**** SUPPLIED RECORDS

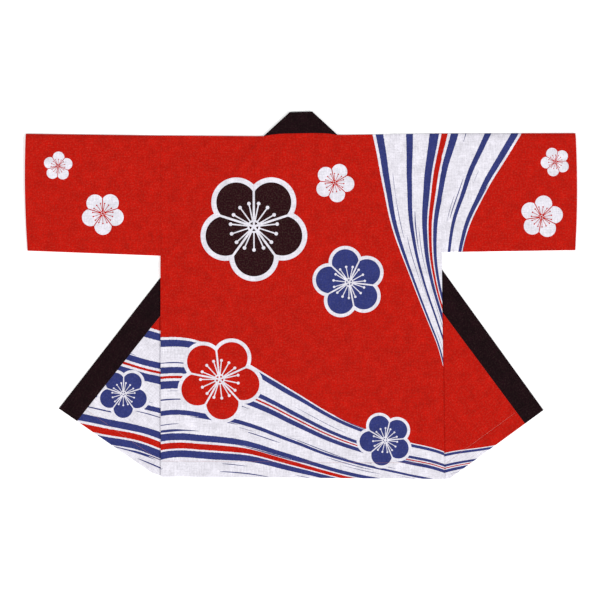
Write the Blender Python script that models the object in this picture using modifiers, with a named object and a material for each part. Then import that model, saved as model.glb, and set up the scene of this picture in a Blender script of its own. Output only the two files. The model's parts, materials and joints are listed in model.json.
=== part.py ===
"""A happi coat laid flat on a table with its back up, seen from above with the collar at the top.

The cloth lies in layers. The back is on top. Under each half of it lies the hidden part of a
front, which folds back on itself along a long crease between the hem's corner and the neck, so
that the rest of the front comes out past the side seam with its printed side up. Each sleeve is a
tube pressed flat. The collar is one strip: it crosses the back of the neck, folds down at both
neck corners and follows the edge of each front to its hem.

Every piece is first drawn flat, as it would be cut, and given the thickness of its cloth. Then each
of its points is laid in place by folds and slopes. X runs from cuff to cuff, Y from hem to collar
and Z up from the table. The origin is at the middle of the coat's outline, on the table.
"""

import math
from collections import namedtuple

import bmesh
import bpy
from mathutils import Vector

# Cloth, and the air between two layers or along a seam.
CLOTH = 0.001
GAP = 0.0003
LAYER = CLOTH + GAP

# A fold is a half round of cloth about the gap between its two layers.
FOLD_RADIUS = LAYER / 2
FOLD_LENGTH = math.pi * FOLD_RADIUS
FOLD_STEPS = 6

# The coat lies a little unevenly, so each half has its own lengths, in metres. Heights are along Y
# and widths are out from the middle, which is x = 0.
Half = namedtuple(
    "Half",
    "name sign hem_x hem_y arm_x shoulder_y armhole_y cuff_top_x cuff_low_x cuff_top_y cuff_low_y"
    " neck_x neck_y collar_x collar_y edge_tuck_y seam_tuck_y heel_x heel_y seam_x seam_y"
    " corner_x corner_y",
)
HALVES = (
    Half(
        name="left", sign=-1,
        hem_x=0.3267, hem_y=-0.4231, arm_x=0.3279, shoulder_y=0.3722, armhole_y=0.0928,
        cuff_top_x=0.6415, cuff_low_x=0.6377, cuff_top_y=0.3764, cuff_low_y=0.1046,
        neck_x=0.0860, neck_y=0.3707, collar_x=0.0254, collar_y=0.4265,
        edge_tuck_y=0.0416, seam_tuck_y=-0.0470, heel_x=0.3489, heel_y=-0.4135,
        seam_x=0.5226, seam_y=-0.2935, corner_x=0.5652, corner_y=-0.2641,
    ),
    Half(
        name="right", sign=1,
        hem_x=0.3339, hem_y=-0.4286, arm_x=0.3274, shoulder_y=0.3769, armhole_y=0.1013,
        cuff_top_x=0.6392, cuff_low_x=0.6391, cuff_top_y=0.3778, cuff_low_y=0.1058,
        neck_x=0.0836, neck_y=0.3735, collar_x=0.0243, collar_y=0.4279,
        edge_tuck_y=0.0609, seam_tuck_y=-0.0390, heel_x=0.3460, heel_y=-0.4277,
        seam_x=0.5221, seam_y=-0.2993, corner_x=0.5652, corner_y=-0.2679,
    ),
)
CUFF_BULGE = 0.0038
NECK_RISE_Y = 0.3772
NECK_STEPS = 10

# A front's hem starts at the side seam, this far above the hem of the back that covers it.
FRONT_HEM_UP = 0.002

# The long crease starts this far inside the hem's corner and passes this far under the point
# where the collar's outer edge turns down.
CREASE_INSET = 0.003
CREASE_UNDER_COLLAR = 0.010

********
**** SUPPLIED RECORDS

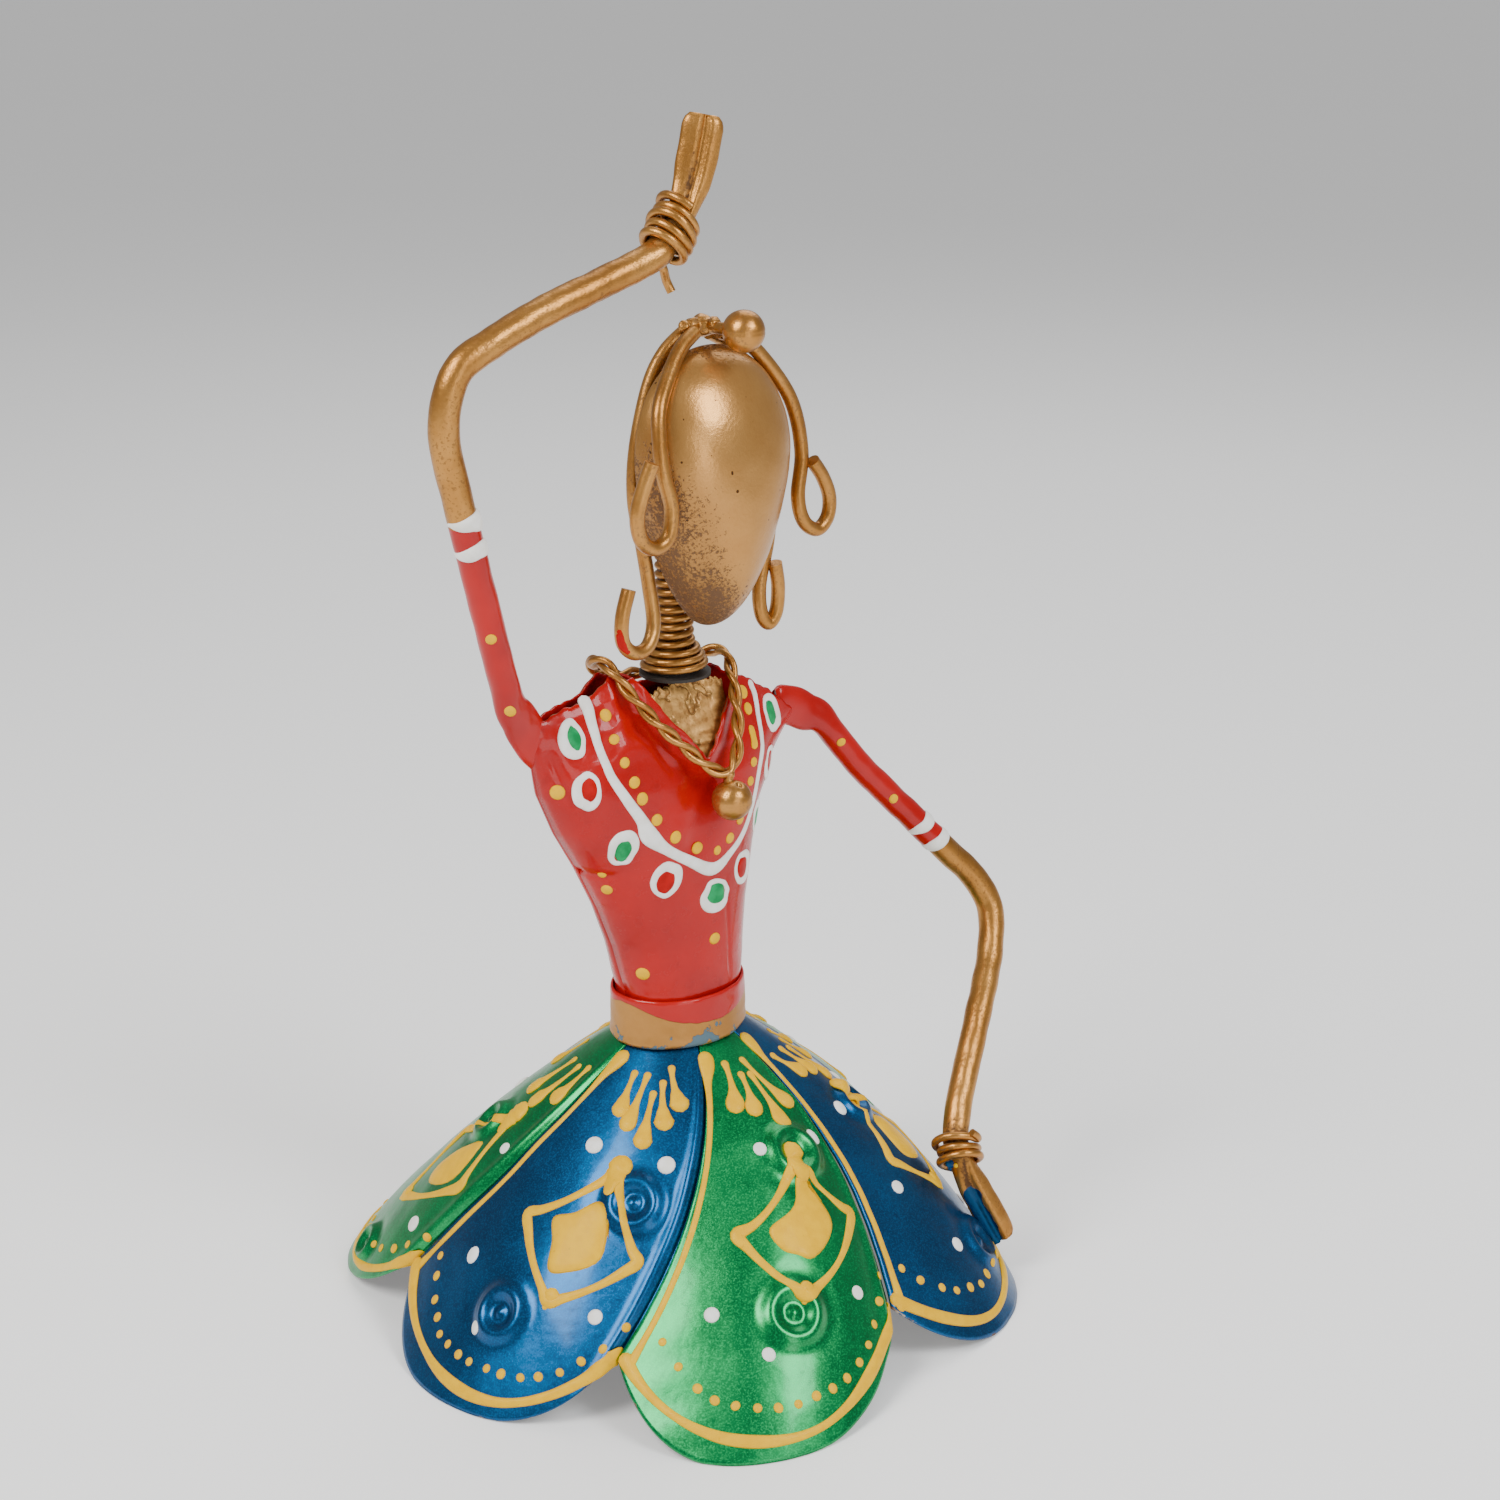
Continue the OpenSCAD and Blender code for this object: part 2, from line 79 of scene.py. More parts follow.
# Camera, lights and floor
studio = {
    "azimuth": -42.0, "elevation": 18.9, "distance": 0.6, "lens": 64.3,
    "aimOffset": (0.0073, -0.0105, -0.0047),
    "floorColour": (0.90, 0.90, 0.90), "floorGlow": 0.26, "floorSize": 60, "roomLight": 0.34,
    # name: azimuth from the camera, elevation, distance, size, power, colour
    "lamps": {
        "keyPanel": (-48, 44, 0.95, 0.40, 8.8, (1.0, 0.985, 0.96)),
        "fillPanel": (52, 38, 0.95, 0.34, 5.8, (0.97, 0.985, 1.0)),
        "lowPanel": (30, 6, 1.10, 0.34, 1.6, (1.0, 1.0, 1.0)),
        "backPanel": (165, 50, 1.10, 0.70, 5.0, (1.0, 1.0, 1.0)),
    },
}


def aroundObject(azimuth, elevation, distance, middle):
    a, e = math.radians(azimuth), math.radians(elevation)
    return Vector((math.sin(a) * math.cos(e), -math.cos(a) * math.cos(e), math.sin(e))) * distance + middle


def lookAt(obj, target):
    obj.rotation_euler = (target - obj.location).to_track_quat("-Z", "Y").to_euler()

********
**** SUPPLIED RECORDS

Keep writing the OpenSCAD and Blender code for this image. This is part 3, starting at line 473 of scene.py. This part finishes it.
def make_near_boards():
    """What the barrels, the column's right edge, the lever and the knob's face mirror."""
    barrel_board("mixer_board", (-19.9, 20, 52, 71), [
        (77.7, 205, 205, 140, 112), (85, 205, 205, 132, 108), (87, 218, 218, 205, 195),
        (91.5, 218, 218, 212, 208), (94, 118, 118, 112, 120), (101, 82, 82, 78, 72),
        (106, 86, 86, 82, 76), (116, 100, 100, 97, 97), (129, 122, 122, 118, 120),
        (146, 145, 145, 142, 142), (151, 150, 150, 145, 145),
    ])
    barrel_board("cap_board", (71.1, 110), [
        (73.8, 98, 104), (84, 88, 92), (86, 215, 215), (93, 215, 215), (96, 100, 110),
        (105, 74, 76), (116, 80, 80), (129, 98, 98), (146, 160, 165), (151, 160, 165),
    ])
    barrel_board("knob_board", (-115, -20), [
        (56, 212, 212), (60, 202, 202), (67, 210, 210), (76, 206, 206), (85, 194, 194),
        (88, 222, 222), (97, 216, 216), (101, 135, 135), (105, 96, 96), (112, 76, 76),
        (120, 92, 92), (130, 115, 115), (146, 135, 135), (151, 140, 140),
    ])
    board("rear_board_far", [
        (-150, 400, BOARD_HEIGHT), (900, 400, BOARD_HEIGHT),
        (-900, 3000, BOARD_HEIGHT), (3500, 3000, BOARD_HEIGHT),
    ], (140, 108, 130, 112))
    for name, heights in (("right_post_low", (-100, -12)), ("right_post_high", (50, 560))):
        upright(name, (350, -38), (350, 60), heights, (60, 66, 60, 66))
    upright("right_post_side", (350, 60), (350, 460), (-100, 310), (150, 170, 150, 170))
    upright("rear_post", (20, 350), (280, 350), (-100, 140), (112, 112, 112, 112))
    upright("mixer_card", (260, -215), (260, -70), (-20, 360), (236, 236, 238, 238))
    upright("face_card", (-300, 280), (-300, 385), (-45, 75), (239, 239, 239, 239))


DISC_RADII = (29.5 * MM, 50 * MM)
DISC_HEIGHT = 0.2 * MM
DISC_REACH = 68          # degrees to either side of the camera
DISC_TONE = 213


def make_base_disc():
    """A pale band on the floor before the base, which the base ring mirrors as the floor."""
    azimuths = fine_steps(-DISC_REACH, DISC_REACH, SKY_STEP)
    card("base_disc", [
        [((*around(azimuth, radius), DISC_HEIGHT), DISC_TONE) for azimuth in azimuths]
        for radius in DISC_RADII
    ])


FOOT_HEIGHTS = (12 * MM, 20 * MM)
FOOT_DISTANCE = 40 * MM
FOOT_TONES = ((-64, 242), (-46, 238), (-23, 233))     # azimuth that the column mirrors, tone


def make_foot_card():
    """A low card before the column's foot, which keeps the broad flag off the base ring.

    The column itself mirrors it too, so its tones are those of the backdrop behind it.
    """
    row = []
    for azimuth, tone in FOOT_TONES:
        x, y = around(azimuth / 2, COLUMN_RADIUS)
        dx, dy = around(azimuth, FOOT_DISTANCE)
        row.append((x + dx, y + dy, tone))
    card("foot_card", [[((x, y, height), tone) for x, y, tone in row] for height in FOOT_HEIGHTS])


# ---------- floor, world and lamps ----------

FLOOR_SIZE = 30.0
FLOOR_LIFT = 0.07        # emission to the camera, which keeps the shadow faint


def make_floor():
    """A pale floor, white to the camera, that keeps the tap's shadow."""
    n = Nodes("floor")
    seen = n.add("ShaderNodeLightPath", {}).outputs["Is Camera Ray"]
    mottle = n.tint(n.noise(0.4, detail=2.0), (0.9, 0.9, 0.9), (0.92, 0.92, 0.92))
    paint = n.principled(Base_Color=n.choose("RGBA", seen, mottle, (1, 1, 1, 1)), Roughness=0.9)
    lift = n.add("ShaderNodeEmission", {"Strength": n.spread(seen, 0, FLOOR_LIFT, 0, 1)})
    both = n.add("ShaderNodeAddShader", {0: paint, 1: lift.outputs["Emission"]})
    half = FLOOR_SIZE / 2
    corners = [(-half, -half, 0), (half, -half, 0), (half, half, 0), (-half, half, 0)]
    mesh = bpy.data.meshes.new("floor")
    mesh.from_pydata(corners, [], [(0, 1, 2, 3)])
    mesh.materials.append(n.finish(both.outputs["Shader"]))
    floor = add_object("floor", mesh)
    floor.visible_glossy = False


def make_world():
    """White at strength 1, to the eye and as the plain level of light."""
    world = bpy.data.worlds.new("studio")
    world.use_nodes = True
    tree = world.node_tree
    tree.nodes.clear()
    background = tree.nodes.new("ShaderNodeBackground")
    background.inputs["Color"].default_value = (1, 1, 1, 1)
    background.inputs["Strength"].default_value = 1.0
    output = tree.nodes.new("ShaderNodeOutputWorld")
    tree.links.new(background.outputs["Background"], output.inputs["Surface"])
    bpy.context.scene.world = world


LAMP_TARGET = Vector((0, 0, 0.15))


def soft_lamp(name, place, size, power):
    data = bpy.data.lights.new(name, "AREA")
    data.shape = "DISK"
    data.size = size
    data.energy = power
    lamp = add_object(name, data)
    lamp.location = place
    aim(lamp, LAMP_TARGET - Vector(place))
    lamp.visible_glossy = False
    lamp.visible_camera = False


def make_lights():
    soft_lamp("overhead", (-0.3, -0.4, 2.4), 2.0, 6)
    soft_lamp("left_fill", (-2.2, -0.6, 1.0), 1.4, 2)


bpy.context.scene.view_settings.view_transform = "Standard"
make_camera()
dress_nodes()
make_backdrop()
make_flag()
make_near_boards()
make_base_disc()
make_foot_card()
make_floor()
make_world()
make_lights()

********

> [EXERCISE PROMPT]:
Everything from the line with "Write the Blender" through the line with "at the top." is to be output exactly; leave out all other lines.

> [COMPLETED EXERCISE]:
Write the Blender Python script that models the object in this picture using modifiers, with a named object and a material for each part. Then import that model, saved as model.glb, and set up the scene of this picture in a Blender script of its own. Output only the two files. The model's parts, materials and joints are listed in model.json.
=== part.py ===
"""A happi coat laid flat on a table with its back up, seen from above with the collar at the top.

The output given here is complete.